La Costituzione lo consente.

“Io invece chiedo un intervento del presidente della Repubblica. Il Dpcm deve essere approvato anche da lui. Mi rendo conto che nessuno si è mai opposto a un provvedimento del governo, ma Mattarella dovrebbe fare un lavoro di moral suasion e dirgli di smetterla. Il Capo dello Stato deve garantire la Costituzione. E questo, fra l’altro, non è neanche un governo eletto dal popolo. Io glielo farei pesare”.

Torniamo alla Regione. Non le pare che Musumeci e gli altri governatori avrebbero potuto influire un po’ di più in conferenza Stato-Regioni?

“Musumeci e gli altri presidenti hanno fatto presente in maniera vigorosa che questa decisione era sbagliata. Avevano presentato le proprie proposte, che però non sono state tenute in considerazione. Per questo rischiamo di arrivare allo scontro istituzionale”.

In che modo?

“L’Alto Adige ha approvato una legge che stabilisce nuovi criteri, meno stringenti, per la chiusura delle attività. E l’esecutivo è talmente scarso che non ha fatto in tempo ad impugnarla. Noi all’Ars potremmo fare lo stesso”.

A voi il Consiglio dei Ministri ha già impugnato parecchie cose.

“Se si riferisce all’ordinanza sullo sgombero dei centri d’accoglienza, quella era un provvedimento firmato da Musumeci e da nessun altro. Qui saremmo di fronte a una legge approvata dal parlamento regionale… Quando la Regione fa delle leggi, e una parte di quella legge viene impugnata dal governo nazionale, esistono due strade: il parlamento recepisce la volontà dell’esecutivo ed elimina la parte “incriminata”, consentendo alla legge di andare avanti; oppure resiste all’impugnativa di fronte alla Corte Costituzionale. Normalmente passano tre o quattro mesi. Tempo che in questo caso ci tornerebbe utile per salvare le nostre imprese”.

Ma il governo potrebbe appellarsi a un organo di giustizia amministrativa, come ha fatto per l’ordinanza sui migranti, e ottenere la sospensiva del procedimento.

“In quel caso è una dichiarazione di guerra che credo non convenga a nessuno. Rispetto all’ordinanza sui migranti, questa è una cosa molto più grave, da cui dipende la vita dei siciliani. Ci vuole fegato per impugnarla, e non so se per lo Stato sarà così facile”.

State pensando di percorrere sul serio questa strada?

“E’ un’idea che oggi esporrò all’Ars. Ne ho già parlato anche al presidente della Regione, che è infuriato tanto quanto me. Poi è ovvio che lui ragiona con la sua testa. Ma una cosa è chiara: quando la gente non ce la farà più ad andare avanti, se la prenderà con la politica. E per me e per Musumeci, che siamo i primi rappresentanti istituzionali di questa terra, non ci sarà da stare allegri”.

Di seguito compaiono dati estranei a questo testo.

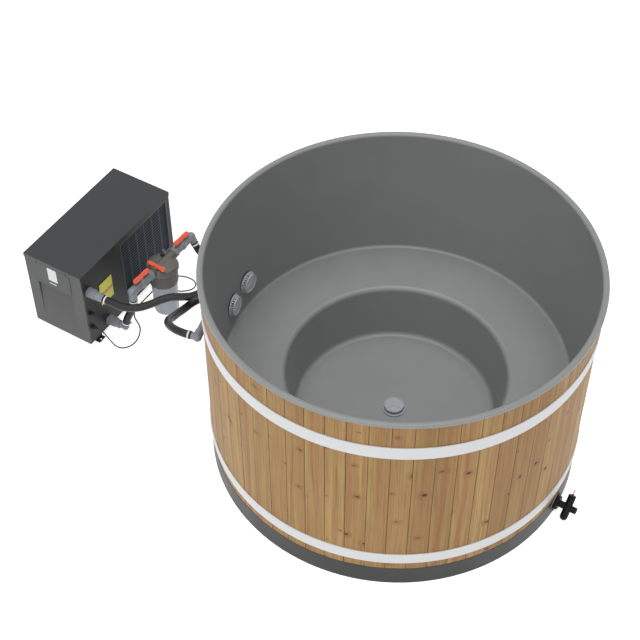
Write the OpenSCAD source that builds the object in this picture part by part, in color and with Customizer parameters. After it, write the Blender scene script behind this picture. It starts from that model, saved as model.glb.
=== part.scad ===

Quindi, mi corregga se non ho capito, potreste chiedere maggiore “autonomia” rispetto ai provvedimenti adottati a livello nazionale…

“Forse non ci siamo capiti: è un problema di sopravvivenza. La situazione è più grave di quanto possa sembrare. Questi ci faranno morire, ma ancora non se ne rendono conto. Qualcuno deve risolvere la questione, e chi governa a Roma non è in grado di farlo. Temo che ci saranno problemi di ordine sociale, di sicurezza. Non sarei mai arrivato a pensare che qualcuno potesse esasperare gli animi fino a questo punto. Il Dpcm di domenica è stata una cosa terrificante”.